### WHAT IS NEEDED
Reproduce, word for word, only the lines from the one containing "if empty is" through the one containing "for node in", both included.

### STORED DATA
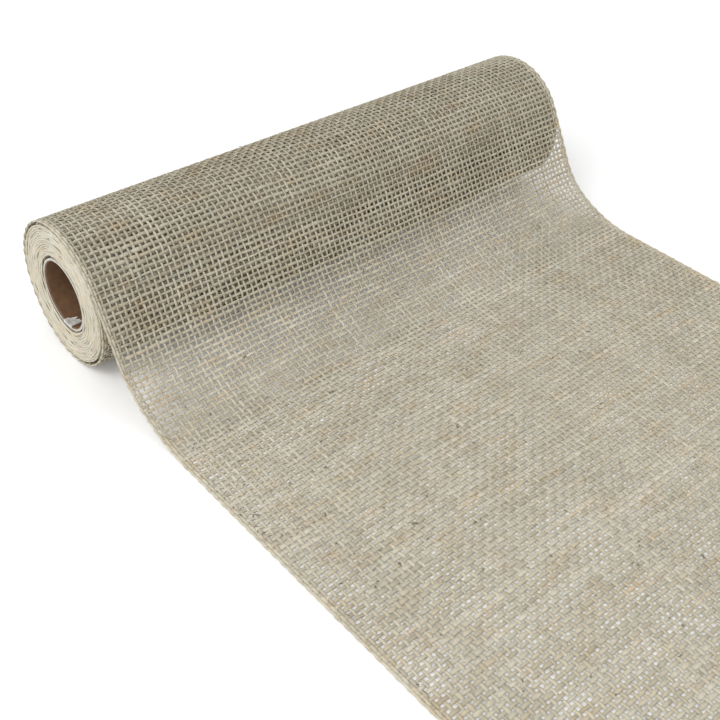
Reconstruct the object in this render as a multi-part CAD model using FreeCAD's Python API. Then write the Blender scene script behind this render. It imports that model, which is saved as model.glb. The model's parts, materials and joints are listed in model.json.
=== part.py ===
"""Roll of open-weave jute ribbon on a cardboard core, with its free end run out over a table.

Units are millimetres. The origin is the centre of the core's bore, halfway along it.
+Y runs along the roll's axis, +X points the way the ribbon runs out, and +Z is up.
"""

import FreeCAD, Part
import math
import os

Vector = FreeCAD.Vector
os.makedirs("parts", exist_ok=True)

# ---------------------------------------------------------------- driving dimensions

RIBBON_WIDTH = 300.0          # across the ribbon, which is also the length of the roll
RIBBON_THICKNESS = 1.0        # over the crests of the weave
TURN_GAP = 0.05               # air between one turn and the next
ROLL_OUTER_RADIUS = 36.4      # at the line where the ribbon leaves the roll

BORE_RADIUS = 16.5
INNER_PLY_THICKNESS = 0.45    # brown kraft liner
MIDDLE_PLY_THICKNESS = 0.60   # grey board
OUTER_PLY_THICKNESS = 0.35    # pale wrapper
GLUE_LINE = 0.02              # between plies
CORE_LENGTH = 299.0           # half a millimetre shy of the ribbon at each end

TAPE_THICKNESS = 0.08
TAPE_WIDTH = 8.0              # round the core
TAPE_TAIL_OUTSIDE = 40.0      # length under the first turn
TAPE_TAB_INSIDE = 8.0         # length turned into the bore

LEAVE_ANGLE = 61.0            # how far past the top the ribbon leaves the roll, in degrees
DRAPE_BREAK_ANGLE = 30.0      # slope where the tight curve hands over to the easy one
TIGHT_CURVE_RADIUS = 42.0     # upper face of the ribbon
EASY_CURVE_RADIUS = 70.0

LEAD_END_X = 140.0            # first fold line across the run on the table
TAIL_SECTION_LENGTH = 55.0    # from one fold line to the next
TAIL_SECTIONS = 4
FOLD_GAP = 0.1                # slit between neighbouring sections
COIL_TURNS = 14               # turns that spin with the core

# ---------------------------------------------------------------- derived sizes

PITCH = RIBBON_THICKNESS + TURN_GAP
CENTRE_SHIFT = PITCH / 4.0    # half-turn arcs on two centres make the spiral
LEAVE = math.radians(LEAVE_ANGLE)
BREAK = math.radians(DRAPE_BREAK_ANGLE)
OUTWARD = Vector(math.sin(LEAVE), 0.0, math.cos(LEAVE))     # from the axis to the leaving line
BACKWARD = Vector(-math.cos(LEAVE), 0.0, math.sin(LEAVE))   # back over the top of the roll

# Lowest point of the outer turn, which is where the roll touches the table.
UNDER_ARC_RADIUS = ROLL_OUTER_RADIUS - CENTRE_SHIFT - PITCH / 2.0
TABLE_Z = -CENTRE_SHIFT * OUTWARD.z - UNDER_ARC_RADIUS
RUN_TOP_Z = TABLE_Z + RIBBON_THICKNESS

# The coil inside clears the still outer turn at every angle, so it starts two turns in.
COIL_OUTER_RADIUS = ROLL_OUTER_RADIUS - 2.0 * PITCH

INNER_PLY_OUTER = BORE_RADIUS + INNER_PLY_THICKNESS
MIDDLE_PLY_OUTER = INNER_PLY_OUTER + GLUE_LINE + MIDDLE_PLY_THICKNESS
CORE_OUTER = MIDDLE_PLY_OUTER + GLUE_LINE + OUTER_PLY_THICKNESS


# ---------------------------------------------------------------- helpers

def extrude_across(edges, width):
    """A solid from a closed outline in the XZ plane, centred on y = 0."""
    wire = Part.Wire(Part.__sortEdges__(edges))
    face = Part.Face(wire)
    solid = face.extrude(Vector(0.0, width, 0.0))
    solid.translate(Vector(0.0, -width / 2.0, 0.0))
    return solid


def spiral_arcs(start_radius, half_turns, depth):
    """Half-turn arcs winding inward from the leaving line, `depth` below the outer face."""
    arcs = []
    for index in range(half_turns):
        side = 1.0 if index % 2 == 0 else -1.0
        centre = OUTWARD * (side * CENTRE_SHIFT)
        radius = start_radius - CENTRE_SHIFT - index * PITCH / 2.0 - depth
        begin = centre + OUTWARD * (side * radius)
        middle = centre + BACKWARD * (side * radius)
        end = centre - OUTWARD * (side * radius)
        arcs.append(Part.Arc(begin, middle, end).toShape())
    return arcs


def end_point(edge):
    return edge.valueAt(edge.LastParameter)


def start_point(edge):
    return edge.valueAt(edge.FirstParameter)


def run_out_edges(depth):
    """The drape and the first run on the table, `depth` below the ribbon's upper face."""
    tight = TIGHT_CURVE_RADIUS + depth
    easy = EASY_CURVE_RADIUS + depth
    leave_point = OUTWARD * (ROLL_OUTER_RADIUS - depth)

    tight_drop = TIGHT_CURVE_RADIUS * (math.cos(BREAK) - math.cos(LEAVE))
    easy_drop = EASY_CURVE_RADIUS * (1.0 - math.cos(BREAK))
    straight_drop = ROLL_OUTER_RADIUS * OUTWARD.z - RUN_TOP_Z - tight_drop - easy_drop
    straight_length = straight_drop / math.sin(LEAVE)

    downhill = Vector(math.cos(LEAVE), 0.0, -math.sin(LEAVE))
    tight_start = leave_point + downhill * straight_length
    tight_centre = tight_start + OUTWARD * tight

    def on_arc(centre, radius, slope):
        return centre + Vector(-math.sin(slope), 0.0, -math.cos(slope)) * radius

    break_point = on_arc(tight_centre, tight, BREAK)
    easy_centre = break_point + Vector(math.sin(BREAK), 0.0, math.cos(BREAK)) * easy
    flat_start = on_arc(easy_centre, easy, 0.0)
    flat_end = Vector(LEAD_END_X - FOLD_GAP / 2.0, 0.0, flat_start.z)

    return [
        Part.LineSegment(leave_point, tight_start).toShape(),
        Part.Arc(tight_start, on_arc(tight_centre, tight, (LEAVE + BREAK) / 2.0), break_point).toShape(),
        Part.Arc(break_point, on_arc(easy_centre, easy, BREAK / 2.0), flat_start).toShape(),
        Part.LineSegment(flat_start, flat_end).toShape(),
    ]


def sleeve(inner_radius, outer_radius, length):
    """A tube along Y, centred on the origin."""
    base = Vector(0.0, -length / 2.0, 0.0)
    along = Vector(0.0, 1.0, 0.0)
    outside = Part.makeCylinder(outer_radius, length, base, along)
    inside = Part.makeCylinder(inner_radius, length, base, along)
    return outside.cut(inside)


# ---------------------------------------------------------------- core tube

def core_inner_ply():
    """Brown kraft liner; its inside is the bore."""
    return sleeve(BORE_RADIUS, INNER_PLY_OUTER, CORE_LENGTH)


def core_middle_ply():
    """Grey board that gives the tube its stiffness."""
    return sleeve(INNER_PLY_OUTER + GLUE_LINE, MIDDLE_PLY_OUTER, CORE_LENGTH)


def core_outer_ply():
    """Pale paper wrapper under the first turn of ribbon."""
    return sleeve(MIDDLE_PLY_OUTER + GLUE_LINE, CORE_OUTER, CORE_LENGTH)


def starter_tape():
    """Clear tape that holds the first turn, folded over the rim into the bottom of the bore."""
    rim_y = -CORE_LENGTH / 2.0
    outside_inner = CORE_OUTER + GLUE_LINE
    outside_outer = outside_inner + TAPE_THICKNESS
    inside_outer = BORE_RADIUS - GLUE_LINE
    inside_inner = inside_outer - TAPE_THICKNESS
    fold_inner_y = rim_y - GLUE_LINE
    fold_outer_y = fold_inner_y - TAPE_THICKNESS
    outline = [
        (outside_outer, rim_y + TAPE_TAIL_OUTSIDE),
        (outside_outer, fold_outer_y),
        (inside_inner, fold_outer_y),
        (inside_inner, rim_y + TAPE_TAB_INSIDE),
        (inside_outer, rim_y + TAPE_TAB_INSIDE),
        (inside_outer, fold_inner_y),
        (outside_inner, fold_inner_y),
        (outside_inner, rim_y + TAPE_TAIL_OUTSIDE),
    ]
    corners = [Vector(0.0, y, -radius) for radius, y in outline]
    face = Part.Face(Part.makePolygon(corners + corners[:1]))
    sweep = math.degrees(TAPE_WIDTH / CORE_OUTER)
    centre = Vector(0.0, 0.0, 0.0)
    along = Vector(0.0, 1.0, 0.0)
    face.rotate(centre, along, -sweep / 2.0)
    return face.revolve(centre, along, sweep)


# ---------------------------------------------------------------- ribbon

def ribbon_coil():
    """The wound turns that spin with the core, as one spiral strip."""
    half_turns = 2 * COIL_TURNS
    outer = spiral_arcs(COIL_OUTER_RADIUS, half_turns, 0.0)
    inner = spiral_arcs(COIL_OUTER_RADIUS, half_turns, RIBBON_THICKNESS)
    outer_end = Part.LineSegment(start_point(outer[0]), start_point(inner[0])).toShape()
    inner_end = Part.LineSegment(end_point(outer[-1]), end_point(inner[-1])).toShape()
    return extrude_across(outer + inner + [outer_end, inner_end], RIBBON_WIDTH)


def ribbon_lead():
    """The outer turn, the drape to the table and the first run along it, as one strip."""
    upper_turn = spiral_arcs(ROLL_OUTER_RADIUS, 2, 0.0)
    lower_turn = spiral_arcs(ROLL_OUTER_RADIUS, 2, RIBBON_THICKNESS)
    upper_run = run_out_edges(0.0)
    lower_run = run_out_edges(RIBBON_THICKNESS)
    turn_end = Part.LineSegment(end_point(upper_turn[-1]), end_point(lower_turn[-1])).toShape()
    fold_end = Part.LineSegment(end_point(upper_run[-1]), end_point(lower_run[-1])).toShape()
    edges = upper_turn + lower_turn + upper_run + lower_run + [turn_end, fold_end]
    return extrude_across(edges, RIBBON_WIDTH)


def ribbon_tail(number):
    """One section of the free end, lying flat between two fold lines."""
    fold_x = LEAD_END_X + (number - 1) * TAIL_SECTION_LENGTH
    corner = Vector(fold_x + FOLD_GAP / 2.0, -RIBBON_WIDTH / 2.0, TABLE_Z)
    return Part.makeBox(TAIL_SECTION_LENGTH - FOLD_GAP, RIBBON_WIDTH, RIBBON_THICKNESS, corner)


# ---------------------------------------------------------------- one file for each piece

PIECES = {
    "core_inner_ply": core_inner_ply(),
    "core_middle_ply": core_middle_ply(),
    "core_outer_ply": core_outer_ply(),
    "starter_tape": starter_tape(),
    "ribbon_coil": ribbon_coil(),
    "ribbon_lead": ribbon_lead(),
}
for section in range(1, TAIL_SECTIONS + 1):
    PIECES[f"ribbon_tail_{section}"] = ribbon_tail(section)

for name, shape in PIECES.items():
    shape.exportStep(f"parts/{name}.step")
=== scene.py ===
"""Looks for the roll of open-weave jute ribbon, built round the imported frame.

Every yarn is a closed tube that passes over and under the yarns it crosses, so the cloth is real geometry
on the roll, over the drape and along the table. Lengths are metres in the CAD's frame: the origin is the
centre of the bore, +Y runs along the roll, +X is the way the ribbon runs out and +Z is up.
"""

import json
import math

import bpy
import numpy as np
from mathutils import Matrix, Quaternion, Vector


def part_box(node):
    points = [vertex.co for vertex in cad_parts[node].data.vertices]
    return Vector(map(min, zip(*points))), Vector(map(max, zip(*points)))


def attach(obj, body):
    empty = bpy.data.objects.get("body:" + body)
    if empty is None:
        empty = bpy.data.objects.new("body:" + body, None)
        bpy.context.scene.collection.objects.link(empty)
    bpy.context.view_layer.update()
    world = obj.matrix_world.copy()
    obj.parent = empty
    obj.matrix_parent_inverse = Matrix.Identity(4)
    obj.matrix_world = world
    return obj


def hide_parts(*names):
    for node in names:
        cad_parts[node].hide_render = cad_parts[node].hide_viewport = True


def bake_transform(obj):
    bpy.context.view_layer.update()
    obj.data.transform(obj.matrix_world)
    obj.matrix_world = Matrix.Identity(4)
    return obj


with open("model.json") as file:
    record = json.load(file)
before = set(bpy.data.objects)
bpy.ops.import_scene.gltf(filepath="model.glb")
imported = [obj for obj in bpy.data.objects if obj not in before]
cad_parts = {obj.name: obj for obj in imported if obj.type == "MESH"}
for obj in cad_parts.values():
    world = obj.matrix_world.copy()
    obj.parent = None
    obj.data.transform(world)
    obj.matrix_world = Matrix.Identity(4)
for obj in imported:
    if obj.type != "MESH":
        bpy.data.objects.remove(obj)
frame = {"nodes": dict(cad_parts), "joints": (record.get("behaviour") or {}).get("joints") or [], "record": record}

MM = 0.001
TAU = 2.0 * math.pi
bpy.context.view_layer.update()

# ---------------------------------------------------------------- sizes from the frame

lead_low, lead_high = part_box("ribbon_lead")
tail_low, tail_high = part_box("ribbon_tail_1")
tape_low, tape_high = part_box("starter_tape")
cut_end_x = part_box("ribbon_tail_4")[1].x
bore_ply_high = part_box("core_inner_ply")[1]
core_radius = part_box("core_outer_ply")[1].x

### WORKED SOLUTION
    if empty is None:
        empty = bpy.data.objects.new("body:" + body, None)
        bpy.context.scene.collection.objects.link(empty)
    bpy.context.view_layer.update()
    world = obj.matrix_world.copy()
    obj.parent = empty
    obj.matrix_parent_inverse = Matrix.Identity(4)
    obj.matrix_world = world
    return obj


def hide_parts(*names):
    for node in names:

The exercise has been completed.